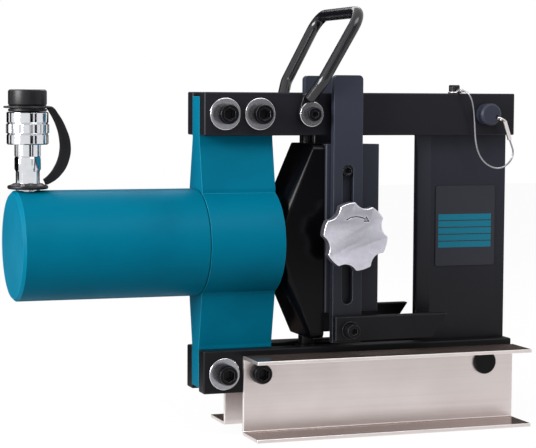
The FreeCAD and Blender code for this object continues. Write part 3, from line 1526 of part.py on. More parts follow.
def lanyard_wire():
    # Each bend takes 0.45 of the shorter run beside it, and the radii are printed.
    share = 0.45
    radii = []
    for before, corner, after in zip(LANYARD_ROUTE, LANYARD_ROUTE[1:], LANYARD_ROUTE[2:]):
        first = before - corner
        second = after - corner
        half_turn = (math.pi - first.getAngle(second)) / 2
        radii.append(share * min(first.Length, second.Length) / math.tan(half_turn))
    diameter = amount("sizes.lanyard_wire_diameter")
    path, shape = round_bar(LANYARD_ROUTE, radii, diameter)
    print("lanyard radii", [round(radius, 1) for radius in radii])
    section = math.pi * diameter * diameter / 4
    print("lanyard length", round(path.Length, 1), "volume ratio", round(shape.Volume / section / path.Length, 4))
    return computed("lanyard_wire", shape)


lanyard_wire()

# Every object must be sound before any sub-part is written.
doc.recompute()
faults = []
for item in doc.Objects:
    if "Invalid" in item.State or "Error" in item.State:
        faults.append("%s is %s" % (item.Label, item.State))
for item in nodes:
    if item.Shape.isNull() or not item.Shape.isValid():
        faults.append(item.Label + " has no valid shape")
if faults:
    raise ValueError("; ".join(faults))

os.makedirs("parts", exist_ok=True)
for item in nodes:
    item.Shape.exportStep(os.path.join("parts", item.Label + ".step"))
print(len(nodes), "sub-parts written")
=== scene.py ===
# %% [markdown]
# # A hydraulic bending head for flat bar and sheet
#
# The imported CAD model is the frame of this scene: it gives every rigid piece its shape and place,
# in metres, with +X along the ram, +Y away from the operator and +Z up. This notebook gives those
# pieces their finishes, and remodels the few that need more detail than a machining drawing has:
# the star knob, the cap screws, the rubber dust cap with its strap and ring, the coupler's body,
# the return spring and the lanyard.

# %% Load the frame
import bpy
import math
from mathutils import Matrix, Vector


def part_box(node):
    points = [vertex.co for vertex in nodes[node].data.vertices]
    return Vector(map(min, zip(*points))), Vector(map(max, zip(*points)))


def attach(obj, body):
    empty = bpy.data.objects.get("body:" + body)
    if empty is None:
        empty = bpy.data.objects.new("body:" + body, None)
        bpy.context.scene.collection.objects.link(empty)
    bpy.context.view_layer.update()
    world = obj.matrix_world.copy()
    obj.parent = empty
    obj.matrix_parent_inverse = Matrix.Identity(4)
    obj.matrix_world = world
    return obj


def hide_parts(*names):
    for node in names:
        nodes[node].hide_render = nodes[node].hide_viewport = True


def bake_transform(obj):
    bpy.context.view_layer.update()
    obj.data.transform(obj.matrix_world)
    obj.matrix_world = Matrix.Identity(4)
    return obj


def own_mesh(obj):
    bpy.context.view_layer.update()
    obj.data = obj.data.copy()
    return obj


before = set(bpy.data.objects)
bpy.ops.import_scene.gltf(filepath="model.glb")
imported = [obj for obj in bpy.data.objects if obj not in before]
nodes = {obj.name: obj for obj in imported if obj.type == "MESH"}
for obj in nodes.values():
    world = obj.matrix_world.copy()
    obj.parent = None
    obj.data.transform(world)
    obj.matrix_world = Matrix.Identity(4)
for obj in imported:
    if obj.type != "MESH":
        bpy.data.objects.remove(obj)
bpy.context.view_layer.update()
MM = 0.001
print("CAD nodes:", len(nodes))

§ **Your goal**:
Would you quote everything above from the line containing "second = after - corner" down to the line containing "obj.parent = empty"? Include both of those lines and nothing else.

§ **Written solution**:
        second = after - corner
        half_turn = (math.pi - first.getAngle(second)) / 2
        radii.append(share * min(first.Length, second.Length) / math.tan(half_turn))
    diameter = amount("sizes.lanyard_wire_diameter")
    path, shape = round_bar(LANYARD_ROUTE, radii, diameter)
    print("lanyard radii", [round(radius, 1) for radius in radii])
    section = math.pi * diameter * diameter / 4
    print("lanyard length", round(path.Length, 1), "volume ratio", round(shape.Volume / section / path.Length, 4))
    return computed("lanyard_wire", shape)


lanyard_wire()

# Every object must be sound before any sub-part is written.
doc.recompute()
faults = []
for item in doc.Objects:
    if "Invalid" in item.State or "Error" in item.State:
        faults.append("%s is %s" % (item.Label, item.State))
for item in nodes:
    if item.Shape.isNull() or not item.Shape.isValid():
        faults.append(item.Label + " has no valid shape")
if faults:
    raise ValueError("; ".join(faults))

os.makedirs("parts", exist_ok=True)
for item in nodes:
    item.Shape.exportStep(os.path.join("parts", item.Label + ".step"))
print(len(nodes), "sub-parts written")
=== scene.py ===
# %% [markdown]
# # A hydraulic bending head for flat bar and sheet
#
# The imported CAD model is the frame of this scene: it gives every rigid piece its shape and place,
# in metres, with +X along the ram, +Y away from the operator and +Z up. This notebook gives those
# pieces their finishes, and remodels the few that need more detail than a machining drawing has:
# the star knob, the cap screws, the rubber dust cap with its strap and ring, the coupler's body,
# the return spring and the lanyard.

# %% Load the frame
import bpy
import math
from mathutils import Matrix, Vector


def part_box(node):
    points = [vertex.co for vertex in nodes[node].data.vertices]
    return Vector(map(min, zip(*points))), Vector(map(max, zip(*points)))


def attach(obj, body):
    empty = bpy.data.objects.get("body:" + body)
    if empty is None:
        empty = bpy.data.objects.new("body:" + body, None)
        bpy.context.scene.collection.objects.link(empty)
    bpy.context.view_layer.update()
    world = obj.matrix_world.copy()
    obj.parent = empty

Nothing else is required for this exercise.